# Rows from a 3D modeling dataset
☆ ☆ ☆ ☆

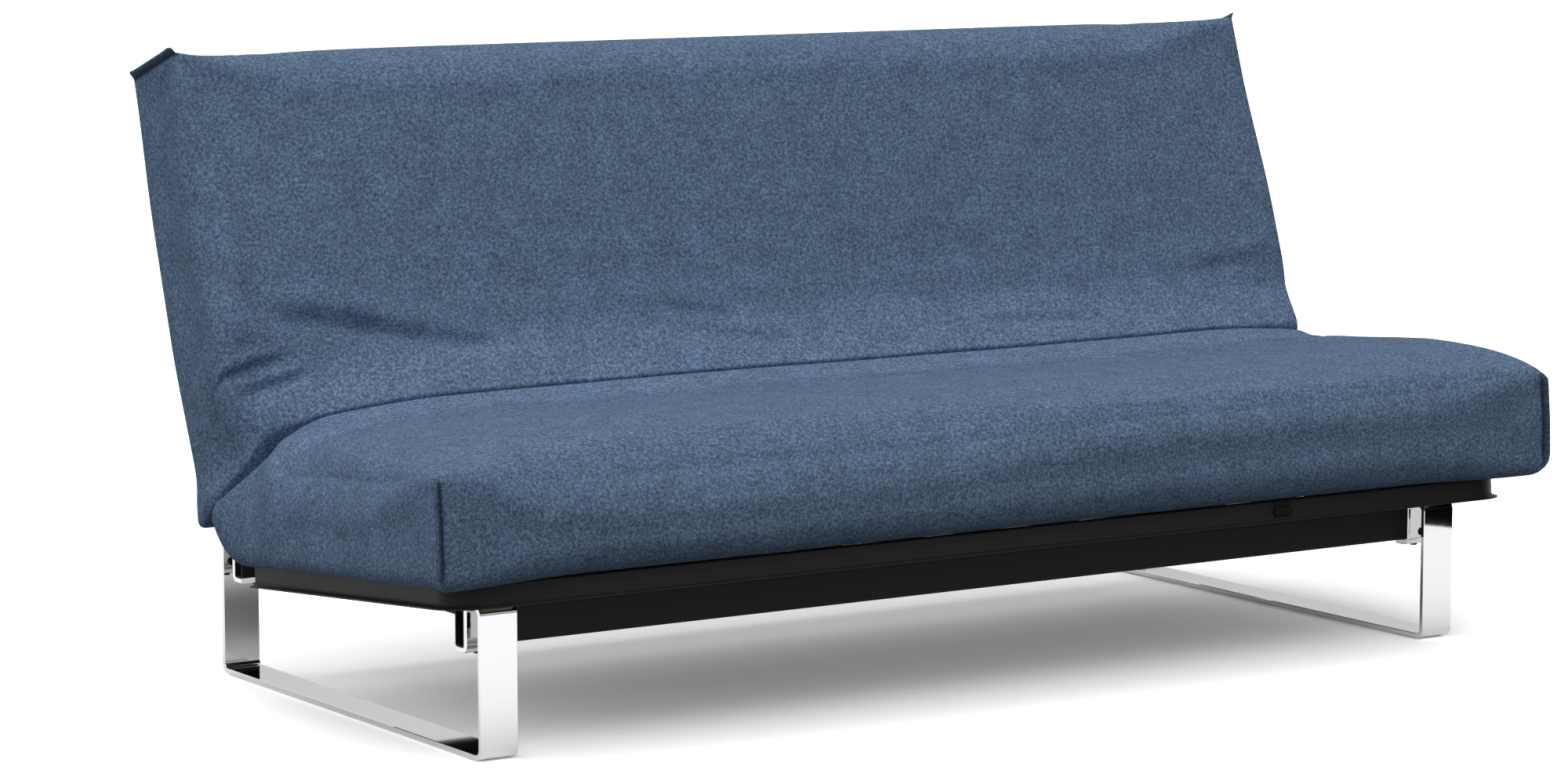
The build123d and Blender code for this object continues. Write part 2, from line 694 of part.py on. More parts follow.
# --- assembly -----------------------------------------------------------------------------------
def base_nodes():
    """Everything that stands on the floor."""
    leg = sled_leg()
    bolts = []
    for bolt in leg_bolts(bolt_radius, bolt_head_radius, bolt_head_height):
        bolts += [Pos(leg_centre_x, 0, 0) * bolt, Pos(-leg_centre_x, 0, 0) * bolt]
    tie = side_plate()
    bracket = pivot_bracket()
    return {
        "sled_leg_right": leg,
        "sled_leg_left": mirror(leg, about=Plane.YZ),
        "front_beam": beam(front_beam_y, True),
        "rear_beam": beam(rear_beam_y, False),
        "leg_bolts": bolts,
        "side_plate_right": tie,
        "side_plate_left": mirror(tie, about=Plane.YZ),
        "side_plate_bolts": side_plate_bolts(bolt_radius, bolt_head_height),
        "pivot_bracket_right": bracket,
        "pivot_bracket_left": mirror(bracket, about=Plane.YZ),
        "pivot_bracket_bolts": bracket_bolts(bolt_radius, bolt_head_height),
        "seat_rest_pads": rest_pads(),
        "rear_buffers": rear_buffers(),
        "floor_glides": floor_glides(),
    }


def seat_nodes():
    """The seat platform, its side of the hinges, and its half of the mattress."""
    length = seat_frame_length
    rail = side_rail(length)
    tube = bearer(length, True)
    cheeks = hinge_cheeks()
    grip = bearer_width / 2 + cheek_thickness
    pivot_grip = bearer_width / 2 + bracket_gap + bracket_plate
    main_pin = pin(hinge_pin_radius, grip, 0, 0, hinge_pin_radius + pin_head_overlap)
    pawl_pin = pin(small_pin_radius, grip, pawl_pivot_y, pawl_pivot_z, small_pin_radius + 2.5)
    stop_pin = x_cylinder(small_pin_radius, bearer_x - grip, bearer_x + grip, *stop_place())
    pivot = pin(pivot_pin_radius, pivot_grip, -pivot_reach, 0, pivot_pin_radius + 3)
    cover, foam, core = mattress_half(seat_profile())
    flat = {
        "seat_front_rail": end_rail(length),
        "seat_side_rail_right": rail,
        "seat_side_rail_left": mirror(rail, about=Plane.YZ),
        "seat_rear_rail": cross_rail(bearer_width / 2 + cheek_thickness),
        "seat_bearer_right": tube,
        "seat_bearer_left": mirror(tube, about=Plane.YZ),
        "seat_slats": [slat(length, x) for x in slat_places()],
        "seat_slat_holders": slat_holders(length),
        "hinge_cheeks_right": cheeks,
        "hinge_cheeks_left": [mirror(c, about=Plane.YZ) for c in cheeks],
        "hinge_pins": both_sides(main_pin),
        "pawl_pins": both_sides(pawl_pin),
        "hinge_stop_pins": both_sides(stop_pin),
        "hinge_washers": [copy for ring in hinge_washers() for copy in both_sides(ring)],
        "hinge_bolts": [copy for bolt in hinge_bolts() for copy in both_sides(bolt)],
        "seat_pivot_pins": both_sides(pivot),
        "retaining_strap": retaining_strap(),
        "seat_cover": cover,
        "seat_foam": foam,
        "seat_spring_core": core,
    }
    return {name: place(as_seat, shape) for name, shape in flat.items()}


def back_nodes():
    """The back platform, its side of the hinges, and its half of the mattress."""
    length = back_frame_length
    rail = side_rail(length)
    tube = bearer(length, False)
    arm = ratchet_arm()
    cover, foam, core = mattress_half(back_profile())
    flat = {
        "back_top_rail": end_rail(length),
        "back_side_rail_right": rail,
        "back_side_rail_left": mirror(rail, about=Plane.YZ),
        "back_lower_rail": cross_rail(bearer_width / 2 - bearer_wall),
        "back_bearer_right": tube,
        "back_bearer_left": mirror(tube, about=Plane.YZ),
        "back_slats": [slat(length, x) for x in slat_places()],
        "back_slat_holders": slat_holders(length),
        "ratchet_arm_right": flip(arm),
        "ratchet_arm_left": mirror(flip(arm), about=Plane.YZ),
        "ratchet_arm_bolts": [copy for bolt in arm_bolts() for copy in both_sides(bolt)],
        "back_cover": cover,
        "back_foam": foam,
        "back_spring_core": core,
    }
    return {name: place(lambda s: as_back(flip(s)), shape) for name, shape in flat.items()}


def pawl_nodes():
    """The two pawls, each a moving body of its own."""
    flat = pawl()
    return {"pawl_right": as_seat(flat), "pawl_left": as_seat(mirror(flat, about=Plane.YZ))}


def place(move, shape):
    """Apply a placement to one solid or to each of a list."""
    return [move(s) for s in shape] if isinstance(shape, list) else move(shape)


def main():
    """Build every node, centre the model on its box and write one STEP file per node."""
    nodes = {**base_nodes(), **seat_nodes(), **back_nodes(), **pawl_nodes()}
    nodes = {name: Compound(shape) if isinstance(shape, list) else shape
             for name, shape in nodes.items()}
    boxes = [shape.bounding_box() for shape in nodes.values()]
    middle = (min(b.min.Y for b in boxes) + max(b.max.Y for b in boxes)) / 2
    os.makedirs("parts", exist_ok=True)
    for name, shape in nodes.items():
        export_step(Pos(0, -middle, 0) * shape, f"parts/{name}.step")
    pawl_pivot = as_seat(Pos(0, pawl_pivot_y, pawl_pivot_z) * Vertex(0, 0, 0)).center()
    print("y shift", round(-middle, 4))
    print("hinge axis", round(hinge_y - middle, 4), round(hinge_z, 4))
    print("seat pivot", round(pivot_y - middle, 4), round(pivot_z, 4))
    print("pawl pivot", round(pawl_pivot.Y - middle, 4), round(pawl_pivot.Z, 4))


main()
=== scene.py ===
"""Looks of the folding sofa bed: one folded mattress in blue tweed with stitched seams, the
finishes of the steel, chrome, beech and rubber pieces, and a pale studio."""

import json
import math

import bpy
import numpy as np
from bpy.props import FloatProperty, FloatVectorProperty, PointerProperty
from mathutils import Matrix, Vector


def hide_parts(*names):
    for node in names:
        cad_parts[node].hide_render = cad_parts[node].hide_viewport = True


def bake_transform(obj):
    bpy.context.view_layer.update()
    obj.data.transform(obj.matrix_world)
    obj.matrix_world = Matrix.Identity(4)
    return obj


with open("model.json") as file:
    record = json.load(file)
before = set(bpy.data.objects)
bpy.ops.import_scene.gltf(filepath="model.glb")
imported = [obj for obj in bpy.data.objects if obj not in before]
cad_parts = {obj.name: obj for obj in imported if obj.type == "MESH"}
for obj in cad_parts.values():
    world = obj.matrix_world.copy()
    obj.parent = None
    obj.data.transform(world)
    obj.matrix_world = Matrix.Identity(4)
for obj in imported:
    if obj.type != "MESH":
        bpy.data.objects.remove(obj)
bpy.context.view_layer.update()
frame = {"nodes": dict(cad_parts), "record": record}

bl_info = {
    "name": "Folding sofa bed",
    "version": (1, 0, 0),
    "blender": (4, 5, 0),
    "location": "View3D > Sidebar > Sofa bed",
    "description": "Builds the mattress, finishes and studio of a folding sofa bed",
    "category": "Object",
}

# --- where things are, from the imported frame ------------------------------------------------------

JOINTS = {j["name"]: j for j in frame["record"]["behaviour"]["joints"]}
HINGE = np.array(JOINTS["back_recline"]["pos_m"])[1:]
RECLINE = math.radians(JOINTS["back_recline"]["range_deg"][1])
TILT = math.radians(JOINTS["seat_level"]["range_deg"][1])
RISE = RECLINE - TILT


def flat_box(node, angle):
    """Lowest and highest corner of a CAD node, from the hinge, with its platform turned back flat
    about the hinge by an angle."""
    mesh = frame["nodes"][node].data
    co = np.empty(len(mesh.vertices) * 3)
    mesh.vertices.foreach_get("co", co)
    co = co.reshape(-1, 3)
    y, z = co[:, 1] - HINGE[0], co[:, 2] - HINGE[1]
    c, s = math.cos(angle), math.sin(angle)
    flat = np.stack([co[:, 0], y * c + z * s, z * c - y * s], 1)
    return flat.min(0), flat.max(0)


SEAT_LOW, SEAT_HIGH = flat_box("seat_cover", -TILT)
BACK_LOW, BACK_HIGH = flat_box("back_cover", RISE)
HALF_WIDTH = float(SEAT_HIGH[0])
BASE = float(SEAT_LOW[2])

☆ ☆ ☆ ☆

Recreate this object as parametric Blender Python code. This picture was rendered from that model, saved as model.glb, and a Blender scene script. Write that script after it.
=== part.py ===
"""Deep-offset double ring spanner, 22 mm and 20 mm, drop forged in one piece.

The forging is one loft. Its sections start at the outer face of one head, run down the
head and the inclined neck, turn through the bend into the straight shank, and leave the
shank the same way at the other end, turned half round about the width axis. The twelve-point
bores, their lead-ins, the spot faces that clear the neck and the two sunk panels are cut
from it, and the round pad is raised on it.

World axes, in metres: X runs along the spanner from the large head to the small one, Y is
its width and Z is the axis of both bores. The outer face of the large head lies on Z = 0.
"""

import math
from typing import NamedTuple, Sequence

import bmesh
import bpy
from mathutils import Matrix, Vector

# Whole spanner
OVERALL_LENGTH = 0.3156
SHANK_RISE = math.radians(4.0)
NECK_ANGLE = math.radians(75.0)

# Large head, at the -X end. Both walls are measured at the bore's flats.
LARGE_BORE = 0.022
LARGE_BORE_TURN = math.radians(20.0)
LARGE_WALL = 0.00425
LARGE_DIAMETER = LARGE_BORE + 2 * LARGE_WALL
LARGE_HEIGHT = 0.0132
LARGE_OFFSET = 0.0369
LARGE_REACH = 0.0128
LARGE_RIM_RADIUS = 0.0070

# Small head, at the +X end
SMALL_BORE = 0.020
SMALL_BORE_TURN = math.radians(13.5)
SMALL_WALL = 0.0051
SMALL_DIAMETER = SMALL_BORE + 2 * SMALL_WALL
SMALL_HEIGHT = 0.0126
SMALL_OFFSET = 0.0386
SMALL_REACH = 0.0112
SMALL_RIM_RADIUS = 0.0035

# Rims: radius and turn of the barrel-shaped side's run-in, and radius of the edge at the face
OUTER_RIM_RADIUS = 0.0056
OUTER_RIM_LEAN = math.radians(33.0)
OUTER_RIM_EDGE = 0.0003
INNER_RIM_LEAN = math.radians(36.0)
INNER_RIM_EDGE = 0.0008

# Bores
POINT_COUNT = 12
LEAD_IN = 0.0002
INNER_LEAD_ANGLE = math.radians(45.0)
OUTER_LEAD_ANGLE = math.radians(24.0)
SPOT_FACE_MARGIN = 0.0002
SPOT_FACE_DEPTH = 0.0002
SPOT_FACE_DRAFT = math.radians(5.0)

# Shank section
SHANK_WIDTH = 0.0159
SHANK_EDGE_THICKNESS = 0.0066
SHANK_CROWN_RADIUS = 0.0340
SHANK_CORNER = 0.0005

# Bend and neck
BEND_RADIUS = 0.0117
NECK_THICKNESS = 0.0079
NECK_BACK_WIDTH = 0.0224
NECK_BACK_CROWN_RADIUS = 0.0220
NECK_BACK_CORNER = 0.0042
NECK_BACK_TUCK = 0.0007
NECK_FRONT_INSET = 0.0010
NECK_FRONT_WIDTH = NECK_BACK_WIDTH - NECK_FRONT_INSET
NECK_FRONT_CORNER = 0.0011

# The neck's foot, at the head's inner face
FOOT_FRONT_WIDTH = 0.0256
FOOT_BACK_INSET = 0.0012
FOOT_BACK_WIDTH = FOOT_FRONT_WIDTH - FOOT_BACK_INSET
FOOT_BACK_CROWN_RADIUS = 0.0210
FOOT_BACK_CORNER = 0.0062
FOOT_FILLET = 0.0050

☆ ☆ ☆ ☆

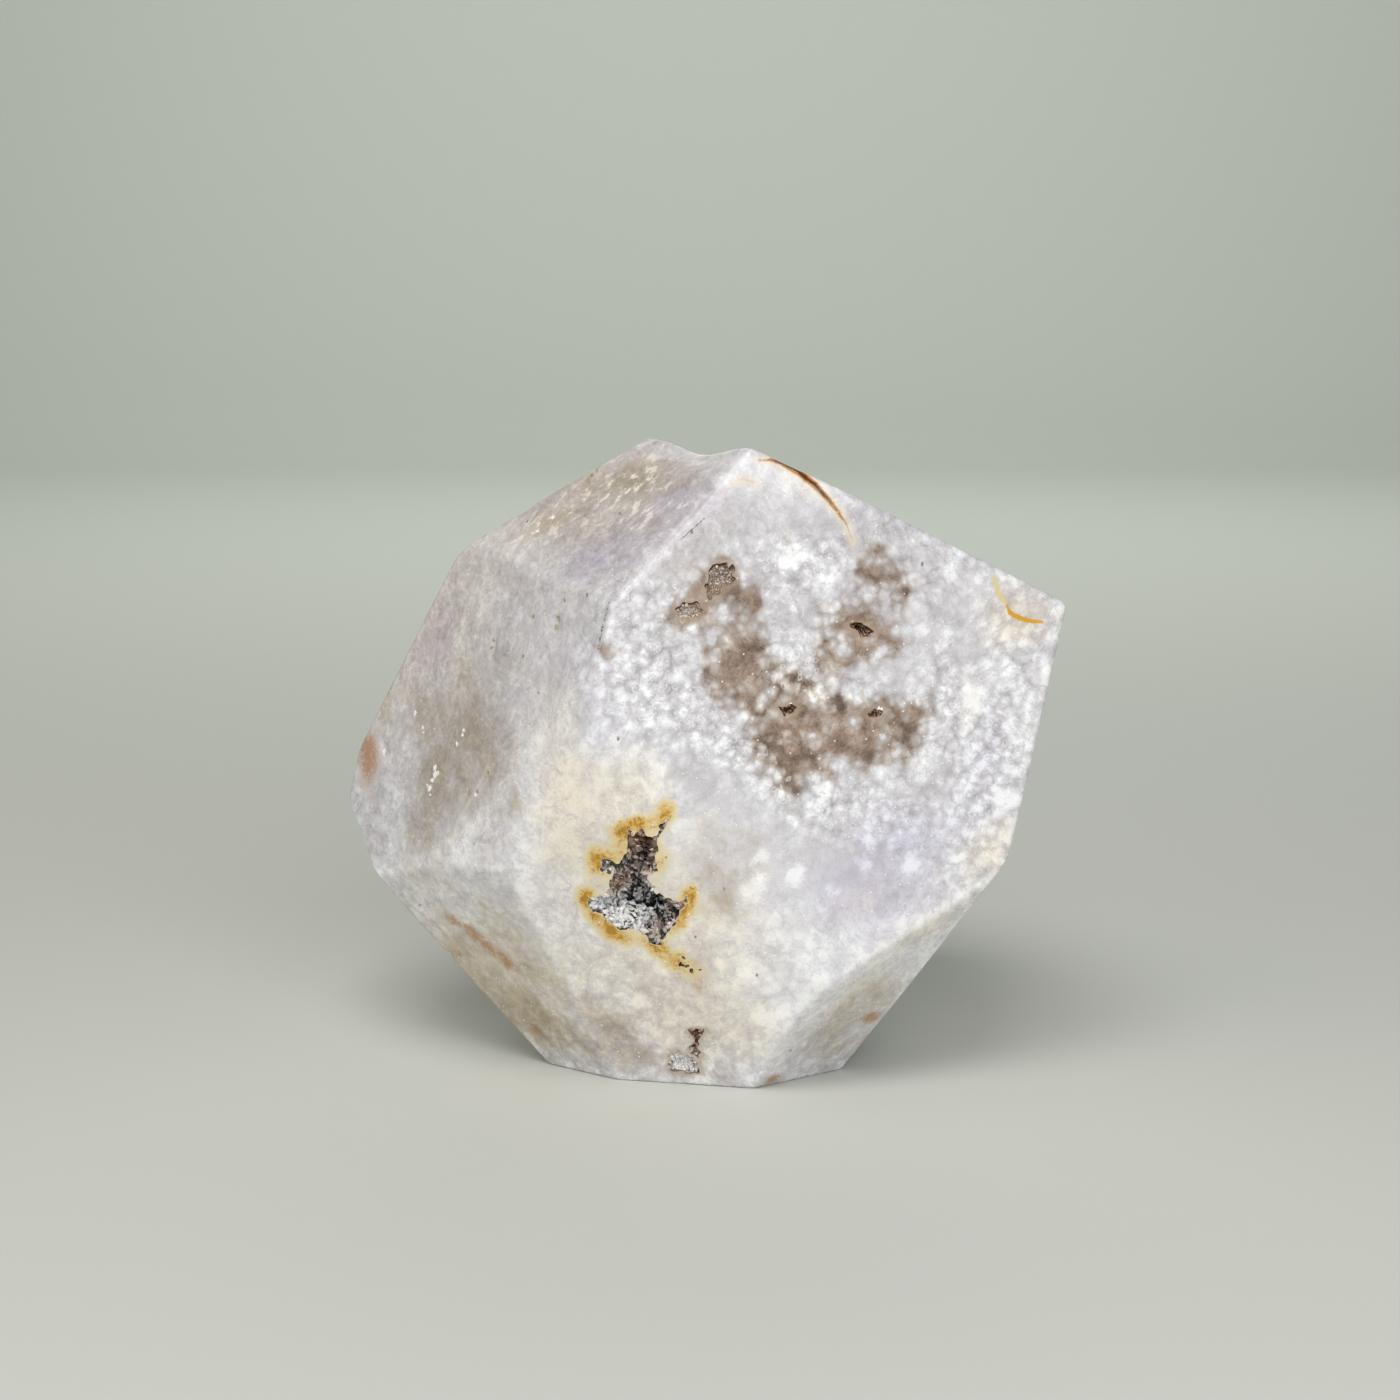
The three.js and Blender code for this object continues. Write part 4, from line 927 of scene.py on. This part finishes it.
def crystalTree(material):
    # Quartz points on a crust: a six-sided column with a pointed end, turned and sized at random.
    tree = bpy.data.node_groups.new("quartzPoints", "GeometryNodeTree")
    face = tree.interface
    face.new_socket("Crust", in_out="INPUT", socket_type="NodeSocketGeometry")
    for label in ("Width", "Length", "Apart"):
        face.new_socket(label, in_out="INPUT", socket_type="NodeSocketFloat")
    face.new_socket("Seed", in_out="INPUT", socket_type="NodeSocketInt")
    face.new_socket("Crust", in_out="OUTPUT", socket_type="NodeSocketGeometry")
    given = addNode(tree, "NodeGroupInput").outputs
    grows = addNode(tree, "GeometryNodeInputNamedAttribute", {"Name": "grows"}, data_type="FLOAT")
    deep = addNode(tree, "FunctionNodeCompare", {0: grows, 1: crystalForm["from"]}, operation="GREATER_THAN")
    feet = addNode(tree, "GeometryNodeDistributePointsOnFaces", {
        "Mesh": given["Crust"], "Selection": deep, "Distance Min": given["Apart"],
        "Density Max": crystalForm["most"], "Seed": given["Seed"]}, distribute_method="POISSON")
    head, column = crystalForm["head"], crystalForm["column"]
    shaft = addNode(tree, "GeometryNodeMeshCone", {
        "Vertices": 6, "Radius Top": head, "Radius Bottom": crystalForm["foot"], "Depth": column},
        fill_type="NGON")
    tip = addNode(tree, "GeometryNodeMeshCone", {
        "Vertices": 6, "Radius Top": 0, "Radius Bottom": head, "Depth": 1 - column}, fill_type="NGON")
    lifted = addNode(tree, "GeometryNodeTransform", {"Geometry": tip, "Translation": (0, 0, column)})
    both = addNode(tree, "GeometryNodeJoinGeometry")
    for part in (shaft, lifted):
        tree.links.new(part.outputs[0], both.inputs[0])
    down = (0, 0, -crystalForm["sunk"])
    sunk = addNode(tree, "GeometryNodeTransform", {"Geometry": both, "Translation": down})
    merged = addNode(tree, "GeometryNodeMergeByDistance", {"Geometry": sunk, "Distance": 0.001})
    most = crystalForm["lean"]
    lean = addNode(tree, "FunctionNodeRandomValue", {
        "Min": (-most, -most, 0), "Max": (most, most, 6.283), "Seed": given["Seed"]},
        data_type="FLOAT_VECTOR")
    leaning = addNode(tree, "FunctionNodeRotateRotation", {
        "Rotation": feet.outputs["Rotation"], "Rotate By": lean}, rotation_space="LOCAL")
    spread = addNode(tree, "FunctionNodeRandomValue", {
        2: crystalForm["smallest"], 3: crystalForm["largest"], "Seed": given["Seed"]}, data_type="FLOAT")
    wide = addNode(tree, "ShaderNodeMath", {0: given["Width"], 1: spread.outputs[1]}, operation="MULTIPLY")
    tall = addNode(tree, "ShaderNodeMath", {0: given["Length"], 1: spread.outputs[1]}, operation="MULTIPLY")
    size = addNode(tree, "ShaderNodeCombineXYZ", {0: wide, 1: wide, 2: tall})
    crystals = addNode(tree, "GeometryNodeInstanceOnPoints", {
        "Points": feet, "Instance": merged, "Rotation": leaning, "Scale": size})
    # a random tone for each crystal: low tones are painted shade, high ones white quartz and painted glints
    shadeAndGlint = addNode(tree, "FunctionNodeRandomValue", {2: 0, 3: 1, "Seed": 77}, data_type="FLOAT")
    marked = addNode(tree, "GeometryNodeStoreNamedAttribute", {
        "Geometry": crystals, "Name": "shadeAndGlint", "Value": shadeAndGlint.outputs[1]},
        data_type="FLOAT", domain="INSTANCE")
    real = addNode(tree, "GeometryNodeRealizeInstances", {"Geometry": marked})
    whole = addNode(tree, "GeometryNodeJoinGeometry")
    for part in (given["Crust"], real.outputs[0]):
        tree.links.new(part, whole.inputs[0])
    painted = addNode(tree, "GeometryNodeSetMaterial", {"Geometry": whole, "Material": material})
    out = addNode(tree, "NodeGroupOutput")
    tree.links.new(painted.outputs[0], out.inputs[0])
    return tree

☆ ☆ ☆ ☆

# What the exercise asks
Starting at the line that contains "4), round(pivot_z, 4))" and ending at the line that contains "record = json.load(file)", repeat each line exactly, both ends included, and nothing else.

# Expected output
    print("seat pivot", round(pivot_y - middle, 4), round(pivot_z, 4))
    print("pawl pivot", round(pawl_pivot.Y - middle, 4), round(pawl_pivot.Z, 4))


main()
=== scene.py ===
"""Looks of the folding sofa bed: one folded mattress in blue tweed with stitched seams, the
finishes of the steel, chrome, beech and rubber pieces, and a pale studio."""

import json
import math

import bpy
import numpy as np
from bpy.props import FloatProperty, FloatVectorProperty, PointerProperty
from mathutils import Matrix, Vector


def hide_parts(*names):
    for node in names:
        cad_parts[node].hide_render = cad_parts[node].hide_viewport = True


def bake_transform(obj):
    bpy.context.view_layer.update()
    obj.data.transform(obj.matrix_world)
    obj.matrix_world = Matrix.Identity(4)
    return obj


with open("model.json") as file:
    record = json.load(file)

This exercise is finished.